Le donne patiscono l’eccesso di rassicurazioni offerto dai test e non sono più disposte ad accettare alcun imprevisto. Al medico chiedono: sicuro che il bambino sia sano? Una pretesa? Insieme all’aumento esponenziale dell’infertilità e dell’età al primo concepimento, questo è il cambiamento più violento al quale ho assistito nella mia carriera. Trent’anni fa quando nasceva un bambino con un difetto malformativo i genitori chiedevano ai medici: come sta il piccolo? Adesso la prima domanda è: chi ha sbagliato, come mai non l’avete visto, perché non mi avete avvisato, cosa dovevo fare di più? Si disperano.

Qual è, invece, l’atteggiamento delle coppie di fronte a un problema del bimbo ancora in pancia?
Una parte è molto interessata a quell’unico figlio, che magari ha faticato a concepire; vuole sapere se la questione si può affrontare e tendenzialmente non rinuncia a quel bambino.

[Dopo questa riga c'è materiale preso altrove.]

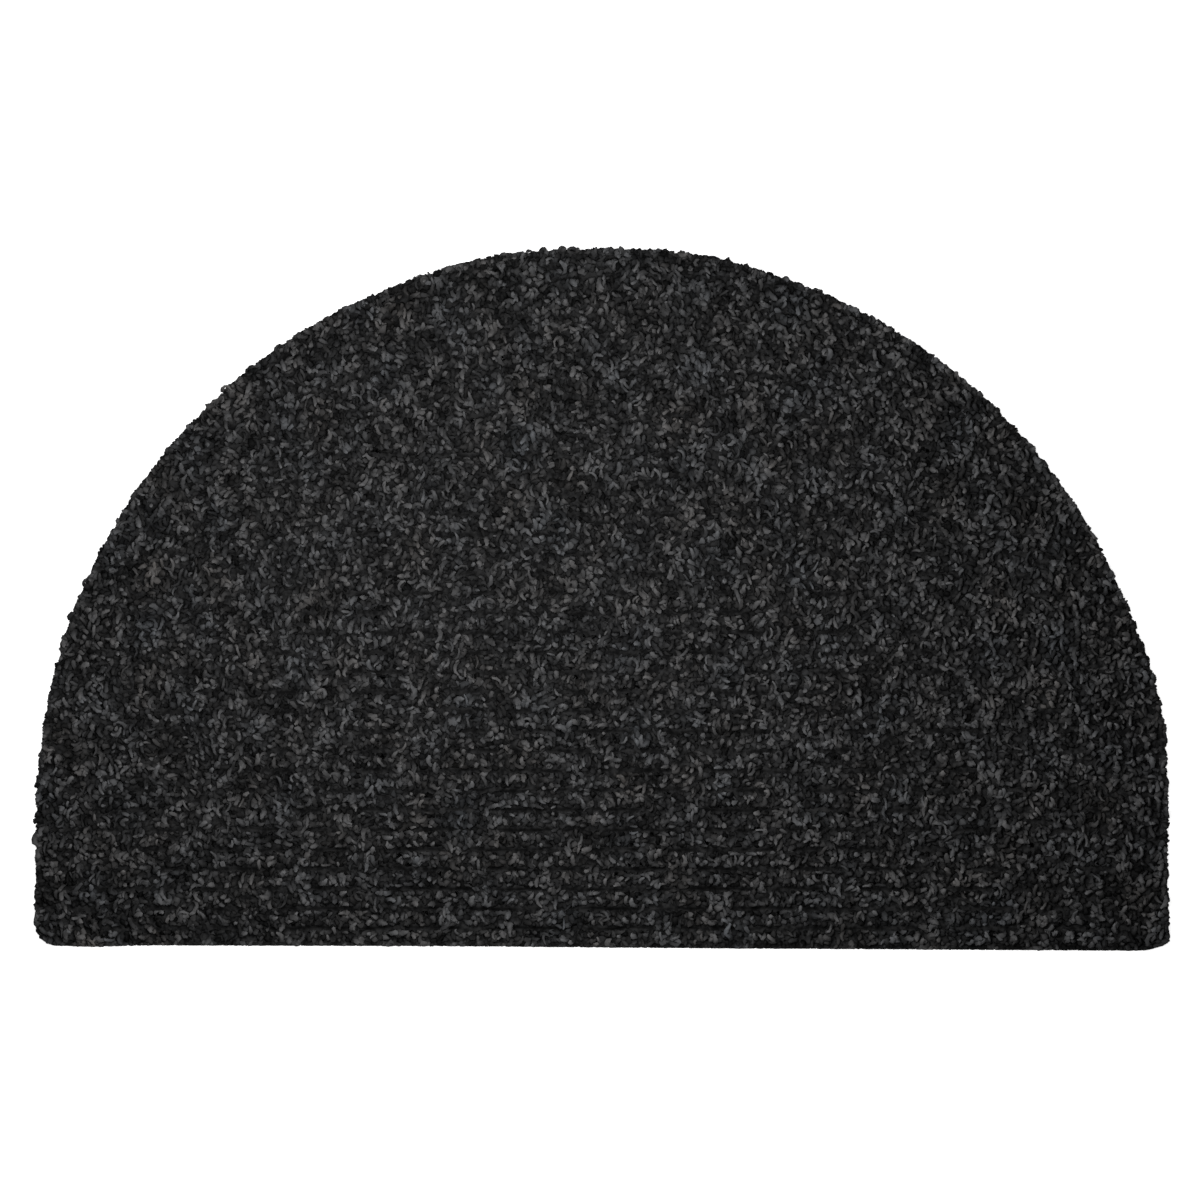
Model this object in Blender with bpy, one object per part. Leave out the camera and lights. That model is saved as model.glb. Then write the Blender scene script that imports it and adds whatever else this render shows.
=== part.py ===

C’è però un’altra parte, più rilevante, che esprime intolleranza alla fatica, alla frustrazione. C’è stato un processo lento ma continuo di non accettazione, soprattutto nei confronti della Sindrome di Down.

In quanti, di fronte a un responso dei test, decidono di abortire?
Il tasso di rinuncia di un bambino con la talassemia si è ridotto, perché le coppie sanno che esiste il trapianto di midollo e presto anche la terapia genica. La Sindrome di Down, che è evidente nei tratti fisici, a differenza di altre patologie, è invece abbinata a uno stigma radicato. La percentuale di interruzione in Italia ormai è oltre il 95 per cento.